Debates on the nature of the sovereign state as a territorially defined political entity are closely linked to discussions of “modernity” and to the development of the field of international relations. While scholars from different disciplinary backgrounds have long questioned the existence of such a concept as a “territorial state,” rarely have they ventured outside the European context. A closer look at the premodern Islamicate world, however, shows that “space” and “territoriality” highly mattered in the conception of interstate contacts and in the conduct and evolution of diplomacy. This volume addresses these issues over the longue durée (thirteenth to nineteenth centuries) and from various approaches and sources, including letters, chancery manuals, notarial records, travelogues, chronicles, and fatwas. The contributors also explore the various diplomatic practices and understandings of spatiality that were present throughout the Islamicate world, from Al-Andalus to the Ottoman realms.

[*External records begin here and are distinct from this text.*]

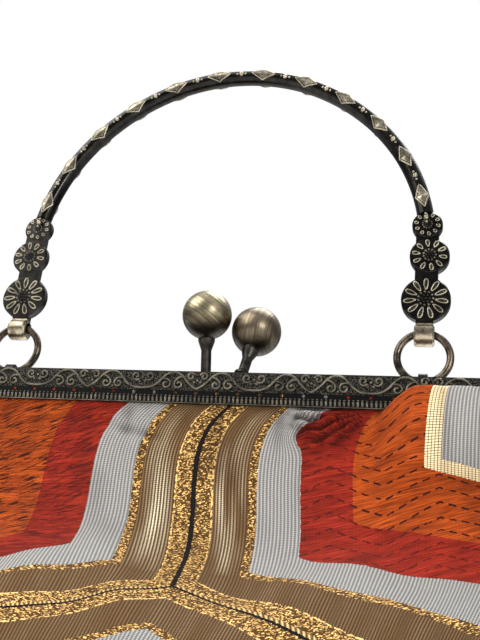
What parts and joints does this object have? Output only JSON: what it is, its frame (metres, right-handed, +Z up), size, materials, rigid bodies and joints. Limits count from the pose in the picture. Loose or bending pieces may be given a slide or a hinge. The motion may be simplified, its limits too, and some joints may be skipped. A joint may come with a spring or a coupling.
{
  "type": "kimono bag",
  "caption": "Soft brocade handbag on a hinged kiss-lock channel frame with crossed ball clasp and a cast arch handle hung on rings.",
  "frame": {"origin": "middle of the flat base, on the surface the bag stands on", "axes": "+X to the right side of the bag, -Y to the front, +Z up through the frame and the handle"},
  "size_m": [0.248, 0.12, 0.2937],
  "materials": {
    "antique_bronze": "antiqued, dark in the recesses and rubbed on the raised relief",
    "polished_bronze": "brushed antique bronze",
    "brocade": "woven silk brocade with metallic yarn in nested hexagon bands",
    "lining_cloth": "plain woven lining",
    "wadding_felt": "pressed felt wadding",
    "board": "pressed board"
  },
  "bodies": {
    "bag": {"rear_frame": "antique_bronze", "hinge_rivet_left": "polished_bronze", "hinge_rivet_right": "polished_bronze", "clasp_stem_rear": "antique_bronze", "clasp_ball_rear": "polished_bronze", "ring_eye_left": "antique_bronze", "ring_eye_right": "antique_bronze", "outer_front_panel": "brocade", "outer_rear_panel": "brocade", "outer_side_left": "brocade", "outer_side_right": "brocade", "outer_base": "brocade", "wadding": "wadding_felt", "base_board": "board", "lining_front": "lining_cloth", "lining_rear": "lining_cloth"},
    "front_half": {"front_frame": "antique_bronze", "clasp_stem_front": "antique_bronze", "clasp_ball_front": "polished_bronze"},
    "ring_left": {"ring_left": "antique_bronze"},
    "ring_right": {"ring_right": "antique_bronze"},
    "handle": {"handle": "antique_bronze"}
  },
  "joints": [
    {"name": "frame_open", "type": "hinge", "parent": "bag", "child": "front_half", "pos_m": [0, 0, 0.115], "axis": [1, 0, 0], "range_deg": [0, 55], "deforming": ["outer_front_panel", "lining_front"]},
    {"name": "ring_swing_left", "type": "hinge", "parent": "bag", "child": "ring_left", "pos_m": [-0.058, 0.00275, 0.19155], "axis": [1, 0, 0], "range_deg": [-60, 60]},
    {"name": "ring_swing_right", "type": "hinge", "parent": "bag", "child": "ring_right", "pos_m": [0.058, 0.00275, 0.19155], "axis": [1, 0, 0], "range_deg": [-60, 60]},
    {"name": "handle_swing", "type": "hinge", "parent": "ring_left", "child": "handle", "pos_m": [-0.058, 0.00275, 0.2051], "axis": [1, 0, 0], "range_deg": [-60, 60]}
  ],
  "couplings": [
    {"joint": "ring_swing_right", "follows": "ring_swing_left", "ratio": 1}
  ]
}
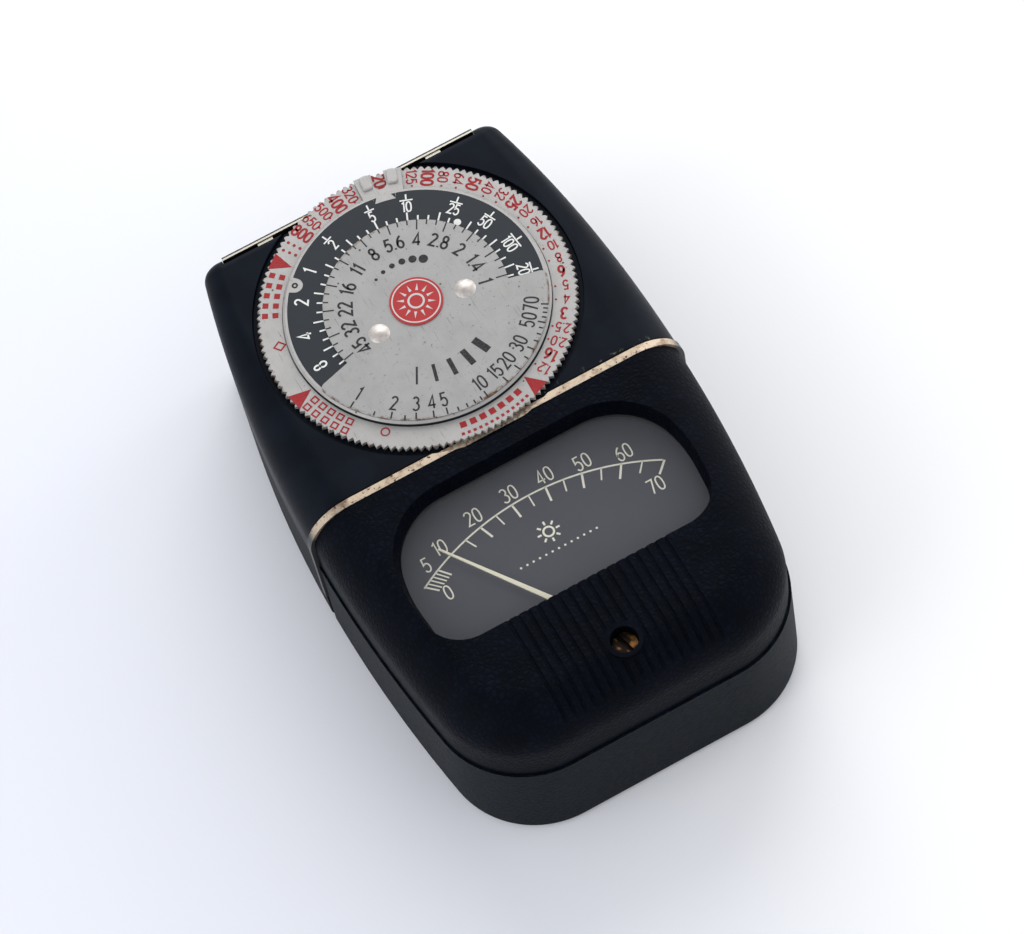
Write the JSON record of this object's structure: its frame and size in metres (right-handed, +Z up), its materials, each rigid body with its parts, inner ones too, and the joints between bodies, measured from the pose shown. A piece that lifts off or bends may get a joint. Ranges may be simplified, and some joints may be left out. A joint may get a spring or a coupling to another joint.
{
  "type": "selenium light meter",
  "caption": "Pocket selenium exposure meter: a glazed moving-coil scale in the base, and a slide-off hood that carries a turning exposure dial and a hinged perforated cover.",
  "frame": {"origin": "on the resting plane, in the joint plane between base and hood, on the line of symmetry", "axes": "+X to the right across the dial face, +Y from the meter scale to the light opening, +Z up out of the dial face"},
  "size_m": [0.06, 0.0908, 0.0329],
  "materials": {
    "shell_base": "grained black",
    "shell_hood": "satin black",
    "band": "pale plated strip, worn",
    "glass": "clear",
    "dark_metal": "matt black paint",
    "scale_face": "grey print ground",
    "brass": "turned",
    "steel": "bright",
    "magnet": "ground",
    "iron": "soft iron",
    "selenium": "dark coated plate",
    "moulding": "black moulding",
    "wire": "insulated",
    "winding": "enamelled copper",
    "needle": "cream",
    "dial_silver": "satin, printed",
    "dial_dark": "satin, printed",
    "medallion": "enamel",
    "cover": "black paint, bare edge"
  },
  "bodies": {
    "base": {"back_shell": "shell_base", "front_shell": "shell_base", "trim_band": "band", "window_glass": "glass", "glass_retainer": "dark_metal", "scale_plate": "scale_face", "scale_pillars": "brass", "scale_screws": "brass", "movement_frame": "moulding", "magnet": "magnet", "pole_pieces": "iron", "iron_core": "iron", "core_bracket": "brass", "upper_bridge": "brass", "lower_bridge": "brass", "jewel_screws": "brass", "bridge_screws": "steel", "lower_hairspring": "brass", "selenium_cell": "selenium", "cell_contact_ring": "brass", "cell_back_contact": "brass", "cell_frame": "moulding", "cell_glass": "glass", "lead_wires": "wire", "trimming_resistor": "winding", "case_screws": "steel", "catch_springs": "steel"},
    "pointer": {"needle": "needle", "moving_coil": "winding", "pointer_staff": "steel", "balance_weights": "steel"},
    "zero_screw": {"zero_screw": "brass"},
    "zero_arm": {"zero_arm": "brass", "upper_hairspring": "brass"},
    "hood": {"hood_front_shell": "shell_hood", "hood_back_shell": "shell_hood", "hood_liner": "dark_metal", "hood_screws": "steel", "dial_hub": "brass", "hub_washer": "steel", "hub_nut": "steel", "dial_washer": "steel", "top_plate": "dial_silver", "dial_rivets": "steel", "medallion": "medallion", "cover_hinge_pin": "steel"},
    "ring": {"exposure_ring": "dial_silver"},
    "disc": {"speed_disc": "dial_dark"},
    "cover": {"cover": "cover"}
  },
  "joints": [
    {"name": "pointer_swing", "type": "hinge", "parent": "base", "child": "pointer", "pos_m": [0, -0.0328, 0.015], "axis": [0, 0, 1], "range_deg": [-80, 12.4], "stiffness_Nm_per_rad": 0.000002},
    {"name": "zero_screw_turn", "type": "hinge", "parent": "base", "child": "zero_screw", "pos_m": [0, -0.0382, 0.027], "axis": [0, 0, 1], "range_deg": [-40, 40]},
    {"name": "zero_arm_turn", "type": "hinge", "parent": "base", "child": "zero_arm", "pos_m": [0, -0.0328, 0.0242], "axis": [0, 0, 1], "range_deg": [-5, 5]},
    {"name": "hood_slide", "type": "slide", "parent": "base", "child": "hood", "axis": [0, 1, 0], "range_m": [0, 0.045]},
    {"name": "ring_turn", "type": "hinge", "parent": "hood", "child": "ring", "pos_m": [0, 0.0224, 0.0306], "axis": [0, 0, 1], "continuous": true},
    {"name": "disc_turn", "type": "hinge", "parent": "ring", "child": "disc", "pos_m": [0, 0.0224, 0.0312], "axis": [0, 0, 1], "range_deg": [-137, 37.3]},
    {"name": "cover_swing", "type": "hinge", "parent": "hood", "child": "cover", "pos_m": [0, 0.0439, 0.0019], "axis": [-1, 0, 0], "range_deg": [0, 90]}
  ],
  "couplings": [
    {"joint": "zero_arm_turn", "follows": "zero_screw_turn", "ratio": -0.118}
  ]
}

The book will be of interest to students and researchers in a range of disciplines, including international relations, diplomatic history, and Islamic studies.
Malika Dekkiche is Associate Professor in the History Department at the University of Antwerp. Her research focuses on Muslim diplomatic contacts in the thirteenth–sixteenth centuries, chancery practices, and religious patronage. She is the co-editor of the volume Mamluk Cairo. A Crossroad for Embassies (2019).